3 Comments on "A formulação da pergunta"

  1. Seu blog é mto bom e esclarecedor. Gostaria de saber se vc pode me ajudar com minha última consulta: o hexagrama 44.
    Estou num período de decisão importante, e na busca de um pouco de luz pedi orientação ao oráculo para as próximas semanas e recebi este hexagrama como resposta. Será q vc pode me ajudar a interpretá-lo?

  2. Olá,

    Estive estudando o hexagrama 44, "Encontro", segundo a interpretação de Alfred Huang. É importante também considerar o hexagrama que o precede, o hexagrama 43, "Eliminação".

    Minha interpretação é a de que tudo são ciclos e quando as coisas atingem seu pico é natural um ruptura e um recomeço. Acredito que de alguma forma uma "ruptura" tenha ocorrido e que o levou à este estado de dúvida quanto à decisão de continuar ou desbravar novos caminhos.

    O hexagrama 44 trata-se do Encontro. Depois de uma ruptura as coisas já não são como eram antes. Uma mudança aconteceu e as circunstâncias agora são diferentes. Assim, o Encontro vêm no sentido de buscar um novo entendimento no novo cenário, o ato de conciliar. Entretanto o I Ching alerta para eliminar ou não deixar vestígios daquilo que existia antes e era "negativo", pois este pode vir a contaminar aquilo que é novo que está sendo re-construído.

    Minha visão pessoal (e meu aprendizado com o I Ching) é a de que uma mudança para algo novo deve ser motivada sempre por algo novo, mas nunca motivada pela insatisfação do que temos hoje.
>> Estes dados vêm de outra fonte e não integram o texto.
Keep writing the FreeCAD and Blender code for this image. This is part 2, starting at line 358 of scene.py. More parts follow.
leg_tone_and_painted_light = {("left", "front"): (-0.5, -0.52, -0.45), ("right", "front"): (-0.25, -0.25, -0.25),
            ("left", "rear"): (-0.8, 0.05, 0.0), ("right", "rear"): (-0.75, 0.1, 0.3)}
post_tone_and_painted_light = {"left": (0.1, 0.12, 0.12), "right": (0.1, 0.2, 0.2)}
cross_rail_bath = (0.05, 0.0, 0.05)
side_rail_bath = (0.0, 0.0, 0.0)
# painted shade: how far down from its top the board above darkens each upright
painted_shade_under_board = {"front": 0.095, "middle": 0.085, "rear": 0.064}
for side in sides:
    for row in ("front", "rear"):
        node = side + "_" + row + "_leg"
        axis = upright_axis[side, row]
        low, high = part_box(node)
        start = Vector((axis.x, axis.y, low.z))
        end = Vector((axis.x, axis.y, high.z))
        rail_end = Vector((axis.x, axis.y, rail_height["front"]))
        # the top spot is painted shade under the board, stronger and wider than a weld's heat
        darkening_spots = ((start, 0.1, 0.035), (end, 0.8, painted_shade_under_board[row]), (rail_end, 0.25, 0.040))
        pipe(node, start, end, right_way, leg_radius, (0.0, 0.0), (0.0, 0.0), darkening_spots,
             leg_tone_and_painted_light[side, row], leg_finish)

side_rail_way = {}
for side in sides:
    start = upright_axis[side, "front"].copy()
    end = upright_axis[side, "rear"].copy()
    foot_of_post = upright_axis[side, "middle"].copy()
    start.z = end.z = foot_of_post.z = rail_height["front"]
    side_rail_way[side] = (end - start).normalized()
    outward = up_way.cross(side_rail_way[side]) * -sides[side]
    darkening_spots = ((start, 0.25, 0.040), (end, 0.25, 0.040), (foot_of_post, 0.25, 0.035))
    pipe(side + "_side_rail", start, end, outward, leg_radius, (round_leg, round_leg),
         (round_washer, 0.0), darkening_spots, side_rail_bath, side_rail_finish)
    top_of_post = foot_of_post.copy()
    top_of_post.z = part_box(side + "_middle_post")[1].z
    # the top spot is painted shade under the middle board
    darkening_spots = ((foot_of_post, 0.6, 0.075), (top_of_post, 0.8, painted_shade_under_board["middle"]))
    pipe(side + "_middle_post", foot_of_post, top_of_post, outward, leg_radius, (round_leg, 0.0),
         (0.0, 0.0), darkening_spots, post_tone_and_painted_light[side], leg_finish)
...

Desse algo novo, não precisamos enxergar toda a estrada, mas apenas os primeiros 100 metros dela. Já a insatisfação com o que temos é sempre de causa interna, é algo que precisamos aprender. Nesse caso, a sabedoria Chinesa sempre nos recomenda a persistência. Não são as circunstâncias externas que verdadeiramente importam e sim, como lidamos com elas.

    Mas uma coisa considero importante e faço uso do meu aprendizado com Carlos Castaneda:

    O CAMINHO TEM CORAÇÃO?
    by Carlos Castaneda

    “… Tudo é um entre um milhão de caminhos. Portanto, você deve sempre manter em mente que um caminho não é mais do que um caminho; se achar que não deve seguí-lo, não deve permanecer nele, sob nenhuma circunstância. Para ter uma clareza dessas, é preciso levar uma vida disciplinada. Só então você saberá que qualquer caminho não passa de um caminho, e não há afronta, para si nem para os outros, em largá-lo se é isso que o seu coração lhe manda fazer.
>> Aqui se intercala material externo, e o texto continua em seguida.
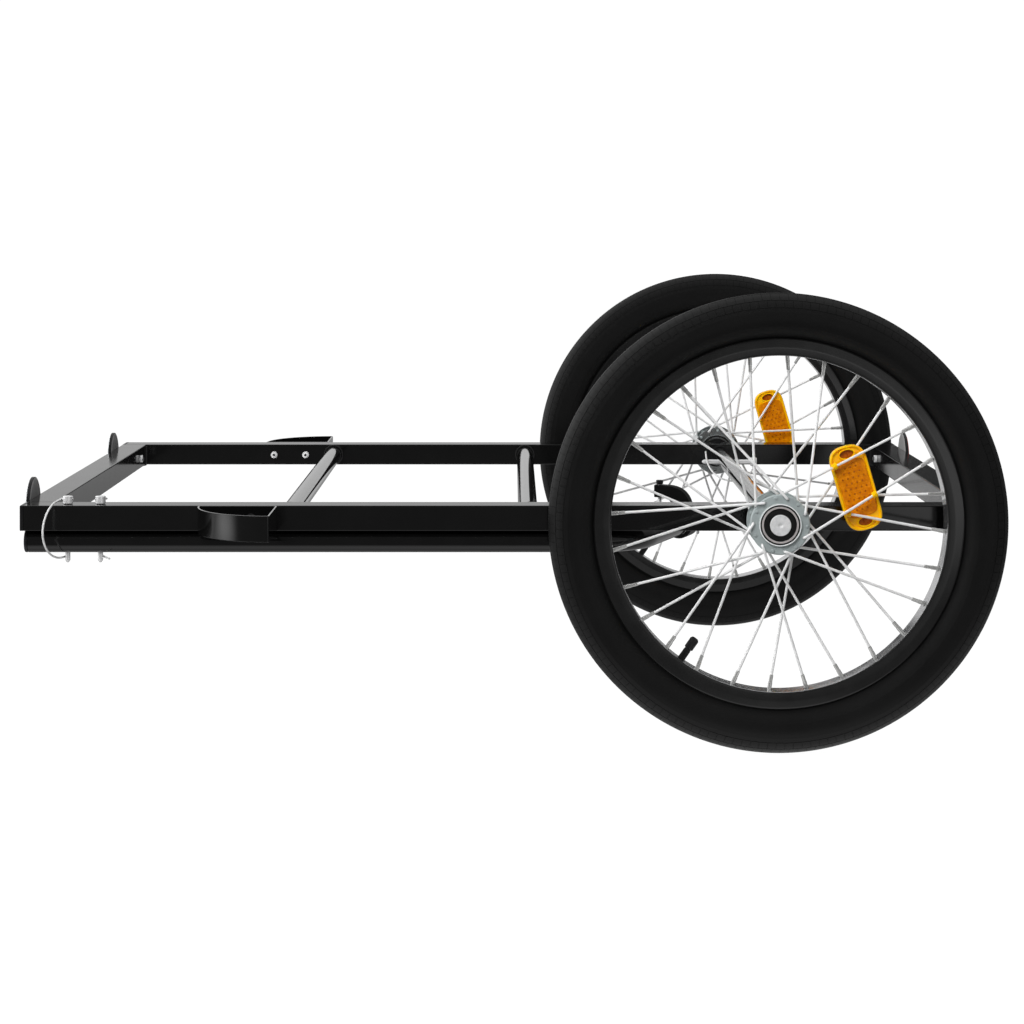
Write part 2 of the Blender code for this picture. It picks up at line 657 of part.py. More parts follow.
def build_end_reflectors():
    # A cup with a moulded stud and its nut, and a domed lens set in the cup
    radius = END_REFLECTOR_DIAMETER / 2
    cup = radius - END_REFLECTOR_WALL
    floor = END_REFLECTOR_WALL
    shank = STUD_DIAMETER / 2
    nut_from = -(MEMBER_WIDTH + 2 * GAP)
    nut_to = nut_from - NUT_THICKNESS
    shank_to = nut_to - STUD_PROUD
    lens_radius = cup - GAP
    lens_from = floor + GAP
    lens_top = lens_from + END_LENS_THICKNESS
    lens_edge = lens_top - END_LENS_RISE
    housing = [(0, floor), (cup, floor), (cup, END_REFLECTOR_DEPTH), (radius, END_REFLECTOR_DEPTH),
               (radius, 0), (shank, 0), (shank, shank_to), (0, shank_to)]
    lens = [(0, lens_from), (lens_radius, lens_from), (lens_radius, lens_edge),
            (lens_radius / 2, lens_top - END_LENS_RISE / 4), (0, lens_top)]
    for end_name, end, lens_material in (("front", -1, CLEAR_LENS), ("rear", 1, RED_LENS)):
        for side_name, side in (("left", -1), ("right", 1)):
            name = f"{end_name}_{side_name}_reflector"
            place = axis_matrix((end * (FRAME_LENGTH / 2 + GAP), side * END_REFLECTOR_Y, AXLE_HEIGHT),
                                X_AXIS * end)
            bm = bmesh.new()
            turned(bm, housing, END_REFLECTOR_SEGMENTS, closed=False)
            holder = add_object(name + "_housing", bm, BLACK_PLASTIC, place)
            add_nut(holder, nut_from, nut_to, name + "_nut")
            bm = bmesh.new()
            turned(bm, lens, END_REFLECTOR_SEGMENTS, closed=False)
            add_object(name + "_lens", bm, lens_material, place)


def drawbar_front_x():
    return FRAME_FRONT_X + DRAWBAR_FRONT_INSET


def leg_direction():
    return Vector((math.cos(DRAWBAR_BEND_ANGLE), math.sin(DRAWBAR_BEND_ANGLE), 0))


def leg_point(distance):
    # A point on the drawbar leg's axis, measured from where it would meet the straight run's axis
    corner = Vector((DRAWBAR_CORNER_X, -RAIL_CENTRE_Y, DRAWBAR_Z))
    return corner + leg_direction() * distance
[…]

    Mas sua decisão de continuar no caminho ou largá-lo deve ser isenta de medo e de ambição. Eu lhe aviso. Olhe bem para cada caminho, e com propósito. Experimente-o tantas vezes quanto achar necessário. Depois, pergunte-se, e só a si, uma coisa. Essa pergunta é uma que só os muito velhos fazem. Dir-lhe-ei qual é: esse caminho tem coração?

    Todos os caminhos são os mesmos; não conduzem a lugar algum. São caminhos que atravessam o mato, ou que entram no mato. Em minha vida posso dizer que já passei por caminhos compridos, mas não estou em lugar algum. A pergunta de meu benfeitor agora tem um significado. Esse caminho tem um coração? Se tiver, o caminho é bom; se não tiver, não presta. Ambos os caminhos não conduzem a parte alguma; mas um tem coração e o outro não. Um torna a viagem alegre; enquanto você o seguir, será um com ele. O outro o fará maldizer a sua vida. Um o torna forte, o outro o enfraquece.”

    Espero que tenha contribuído.

    Abraços,
    Bira.

  3. >> Resposta do leitor:

    Olá Bira

    Nossa, ajudar é pouco. Vc lançou luz em treva espessa rsrs
    Chega a assustar a força do Tao e como ela se manifesta. Sua interpretação e seu blog me ajudaram inclusive a compreender melhor todas as outras respostas que eu já havia recebido em perguntas anteriores. Não foram muitas mas foram importantes, e agora consigo vê-las como uma sequência natural encadeada de acordo com os meus percalços, até esta última que, como todas as outras, dá um soco forte na mensagem.
    Mas fiquei em dúvida a respeito de uma coisa. Se neste caso o hexagrama anterior (43) pode ser importante para esclarecer qual a mensagem do hexagrama 44, então todos os hexagramas seguem uma sequência cíclica cujos hexagramas vizinhos também são importantes no significado? Neste caso, todos os hexagramas poderiam ser interpretados com a ajuda do seu anterior ou posterior para se compreender melhor a mensagem e seu contexto?
    E como se estuda o I Ching? É por autodidática ou existe algum mestre?